Monday, April 18, 2011

Beg, Borrow and (don't) Steal

One of the reasons today's post is late is that I went out begging on behalf of my capstone. Me and another guy visited four restaurants, explained who we were and what we're doing, and gave them a letter as proof of our student-hood. Judging by their reactions, two out of those four businesses will probably come through with either direct food donations or gift cards.

Big budget movies boost economies. They come in some city or town (or several) and spend a bunch of money. They hire local labor, they rent rooms in hotels (or whole hotels), they pay a whole lot for a whole lot of catering, etc. etc. etc. Big budget filmmaking is big budget for a reason. The production accountants do their best to keep things thrifty (why pay 200 million when you can pull it off with 150?)

That is NOT the way student filmmaking works. And the best film student will learn this rule the fastest: never spend money on anything you don't have to

In that vein, here are two lists:

Things you should probably spend money on:
  • Actors - Even if it's not much, it's almost impossible to find good talent for free
  • Food - Starving a crew is unforgivable, especially since most all of them are working for free
  • Design - If it can't be begged, borrowed or stolen ...borrowed, it must be bought
  • Festival Submissions - if a film isn't going to get seen by someone, don't bother making it
There will be other expenditures, which is why the next list is more important.

Things you should NOT spend money on:
  • Crew - Film students ought to work with other film students, and none of them ought to get paid.
  • Equipment - Use what your institution has available. Don't spend money on rentals if you can possibly help it. Need a crane for that one shot? No you don't. Not unless you've got an extra few hundred dollars just sitting around.
  • Design - This cannot be overemphasized - the VAST majority of what you'll need on almost any set can be found for free. Someone on your crew has got it, or knows someone who does. The exceptions to this rule are period pieces, which you should probably avoid as a student (ask A. Todd Smith.)
  • Food - You will be amazed at how much food you can get donated. You'll have to spend money, but not nearly as much as you think.
Of course these lists aren't comprehensive. But you get the idea. 

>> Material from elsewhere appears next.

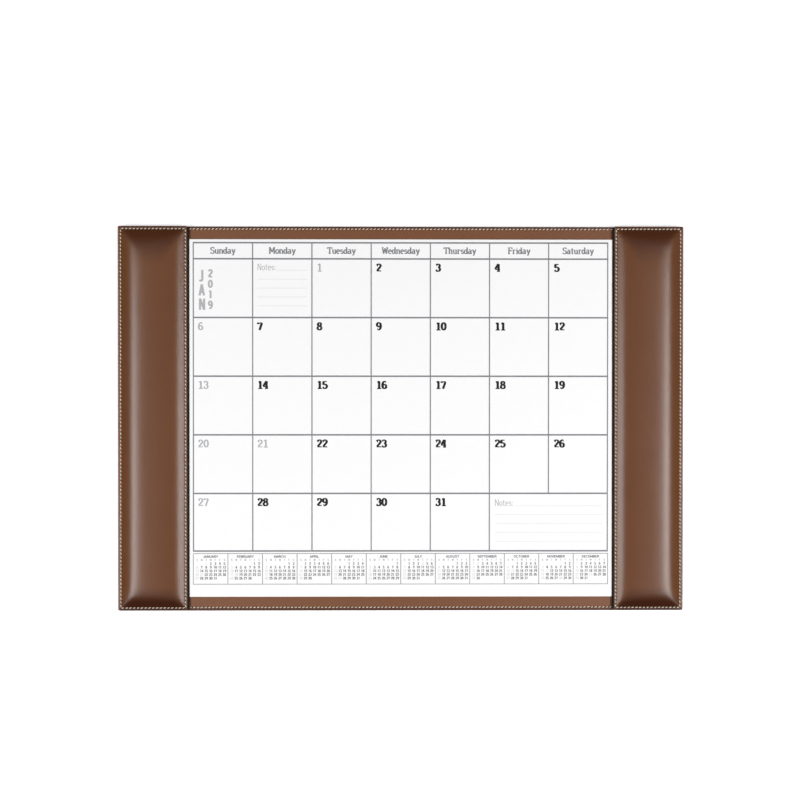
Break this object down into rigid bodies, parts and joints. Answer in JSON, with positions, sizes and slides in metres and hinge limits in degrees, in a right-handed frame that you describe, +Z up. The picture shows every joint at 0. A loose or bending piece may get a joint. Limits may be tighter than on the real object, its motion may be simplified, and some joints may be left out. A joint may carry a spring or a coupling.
{
  "type": "desk pad calendar",
  "caption": "Leather-covered desk pad with two padded, stitched side rails that hold the tucked side edges of a large monthly calendar pad.",
  "frame": {"origin": "middle of the underside, on the plane of the desk", "axes": "+X to the reader's right along the long side, +Y to the head of the calendar, +Z up off the desk"},
  "size_m": [0.6478, 0.4404, 0.0176],
  "materials": {
    "rail_leather": "smooth semi-gloss brown leather, fine grain",
    "base_leather": "smooth brown leather, fine grain",
    "lining": "thin dark brown lining cloth",
    "felt": "dark pressed felt",
    "grey_board": "dense grey board",
    "chipboard": "uncoated chipboard",
    "foam": null,
    "thread": "cream twisted thread",
    "paper": "bright white uncoated paper with black day numbers",
    "gum": "dried padding gum",
    "ink": "flat grey printing ink on paper"
  },
  "bodies": {
    "root": {"felt_backing": "felt", "base_board": "grey_board", "base_cover": "base_leather", "base_head_stitching": "thread", "base_foot_stitching": "thread", "calendar_backing_board": "chipboard", "calendar_pages": "paper", "pad_gum": "gum", "month_grid_print": "ink", "year_strip_print": "ink", "left_rail_spacer": "base_leather", "left_rail_lining": "lining", "left_rail_board": "grey_board", "left_rail_foam": "foam", "left_rail_cover": "rail_leather", "left_rail_stitching": "thread", "right_rail_spacer": "base_leather", "right_rail_lining": "lining", "right_rail_board": "grey_board", "right_rail_foam": "foam", "right_rail_cover": "rail_leather", "right_rail_stitching": "thread"}
  },
  "joints": []
}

Over the next few posts, I'll talk about specific things we're doing on Weighted to save money, and how those things could potentially inform other projects. 

Meanwhile, is there something you'd like to hear more about, specifically? Do you have other ideas about how student filmmakers can save money? Good news! That's what the comments are for.


  1. I don't know a lot about the art of traditional film making. But this made me laugh anyway.

  2. Agreed. Talent is worth raising money for. (did a small film and the star wa a tony wiiner and regular guest star. He was great and most working actors have long stretches of down time and can be had for scale. Sound is the other place where film makers should never scrimp.